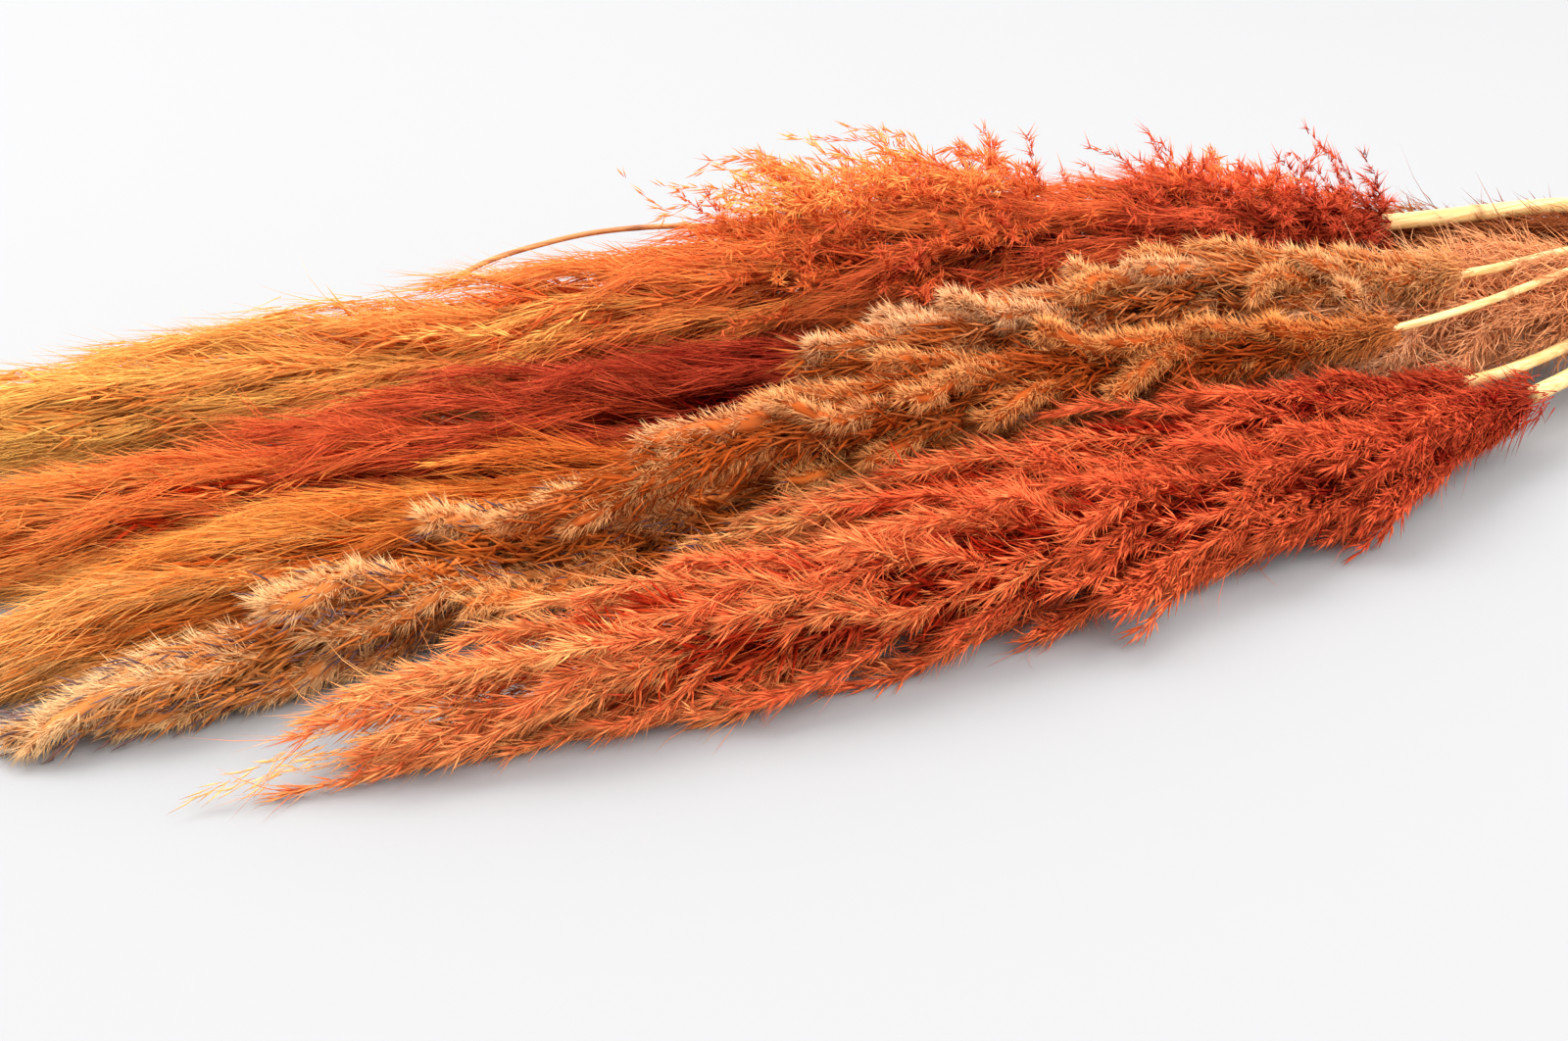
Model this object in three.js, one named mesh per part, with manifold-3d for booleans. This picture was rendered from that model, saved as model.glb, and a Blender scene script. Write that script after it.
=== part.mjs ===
// A tied bundle of dyed pampas grass lying on a table.
//
// Millimetres, +Z up. The bundle lies along X: the feathery tips point to -X and
// the cut stem ends to +X. Eleven reeds, each a stem and the plume it carries,
// run through one twine tie. The finished group is moved so that its origin is
// the middle of the bundle's bounding box, on the surface that it lies on.
import * as THREE from "three";
import { mergeVertices } from "three/addons/utils/BufferGeometryUtils.js";
import Module from "manifold-3d";

// ---------------------------------------------------------------- dimensions
const GAP = 1.2; // air between two neighbouring pieces
const BUTT_GAP = 0.3; // air where a stem's end meets the foot of its plume
const COLLAR_WALL = 1.2; // how far a plume's foot is wider than its stem

const TIE_X = 480; // where the twine holds the stems
const TWINE_DIAMETER = 2.4;
const TWINE_TURNS = 4;
const KNOT_LENGTH = 9;
const TAIL_LENGTH = 24; // each free end of the twine past the knot
const CUT_X = 620; // the mean place of the cut stem ends
const CUT_SPREAD = 1.35; // the stems fan out past the tie to this many times their spacing in it

const FAN = 1; // how widely the plumes fan out across the bundle
const FULLNESS = 1; // how thick the plumes are for their length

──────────

### Set problem
Write the listing out again, exactly as it reads.

### Worked solution
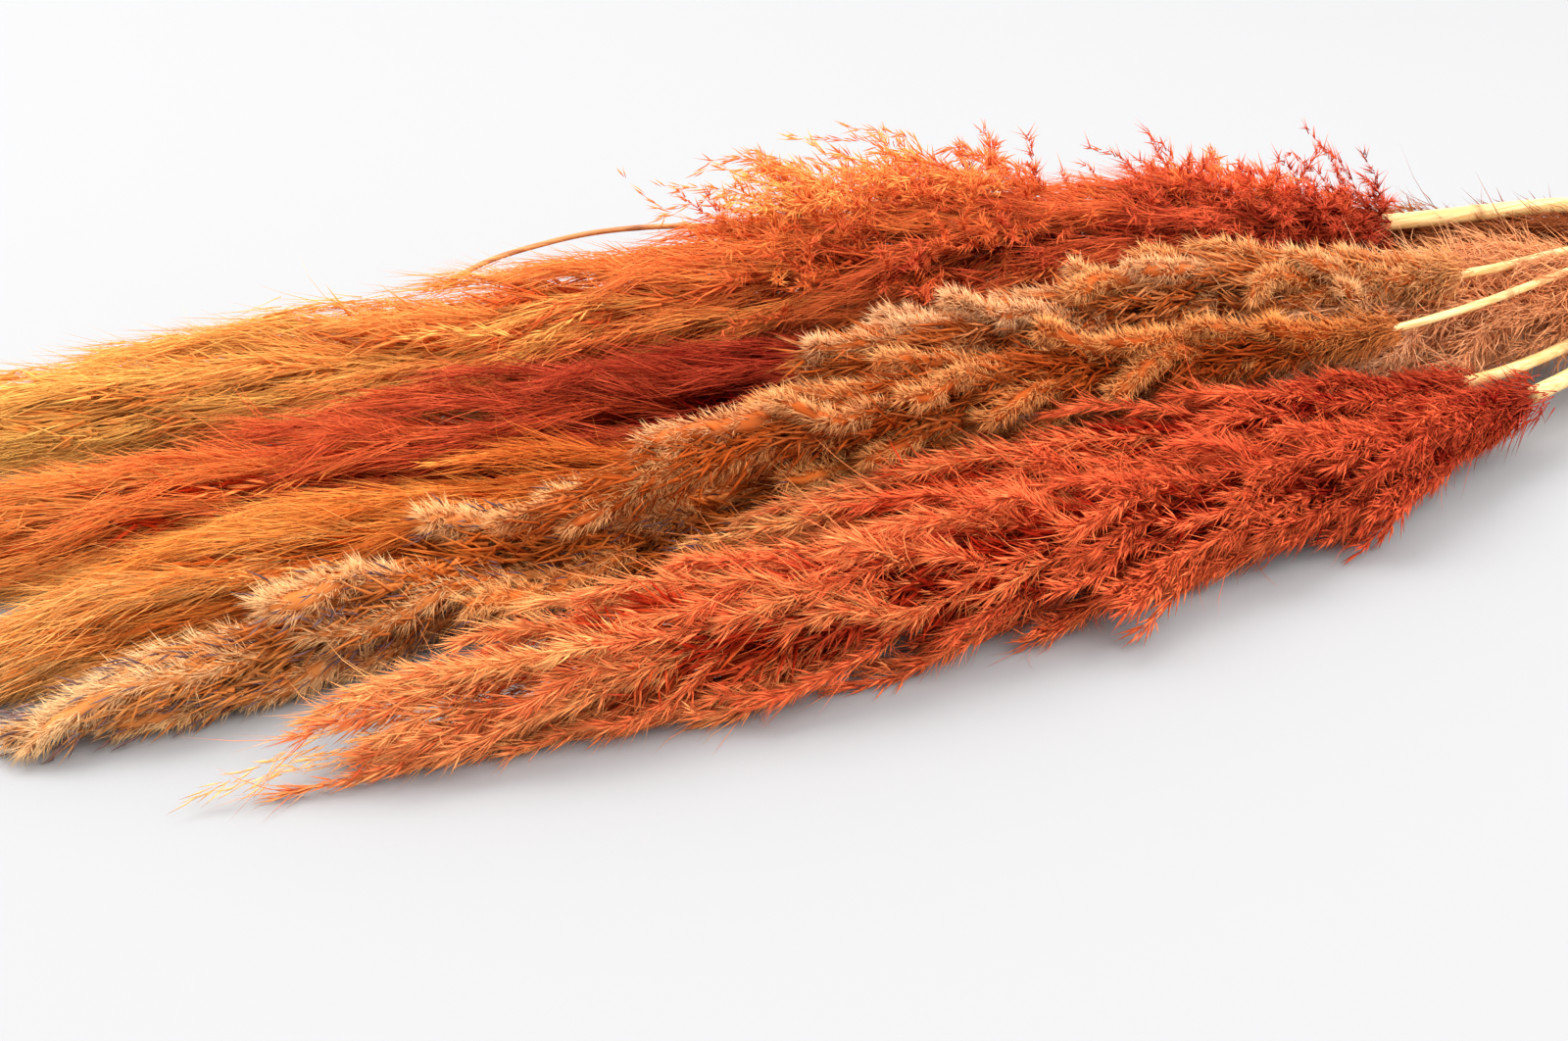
Model this object in three.js, one named mesh per part, with manifold-3d for booleans. This picture was rendered from that model, saved as model.glb, and a Blender scene script. Write that script after it.
=== part.mjs ===
// A tied bundle of dyed pampas grass lying on a table.
//
// Millimetres, +Z up. The bundle lies along X: the feathery tips point to -X and
// the cut stem ends to +X. Eleven reeds, each a stem and the plume it carries,
// run through one twine tie. The finished group is moved so that its origin is
// the middle of the bundle's bounding box, on the surface that it lies on.
import * as THREE from "three";
import { mergeVertices } from "three/addons/utils/BufferGeometryUtils.js";
import Module from "manifold-3d";

// ---------------------------------------------------------------- dimensions
const GAP = 1.2; // air between two neighbouring pieces
const BUTT_GAP = 0.3; // air where a stem's end meets the foot of its plume
const COLLAR_WALL = 1.2; // how far a plume's foot is wider than its stem

const TIE_X = 480; // where the twine holds the stems
const TWINE_DIAMETER = 2.4;
const TWINE_TURNS = 4;
const KNOT_LENGTH = 9;
const TAIL_LENGTH = 24; // each free end of the twine past the knot
const CUT_X = 620; // the mean place of the cut stem ends
const CUT_SPREAD = 1.35; // the stems fan out past the tie to this many times their spacing in it

const FAN = 1; // how widely the plumes fan out across the bundle
const FULLNESS = 1; // how thick the plumes are for their length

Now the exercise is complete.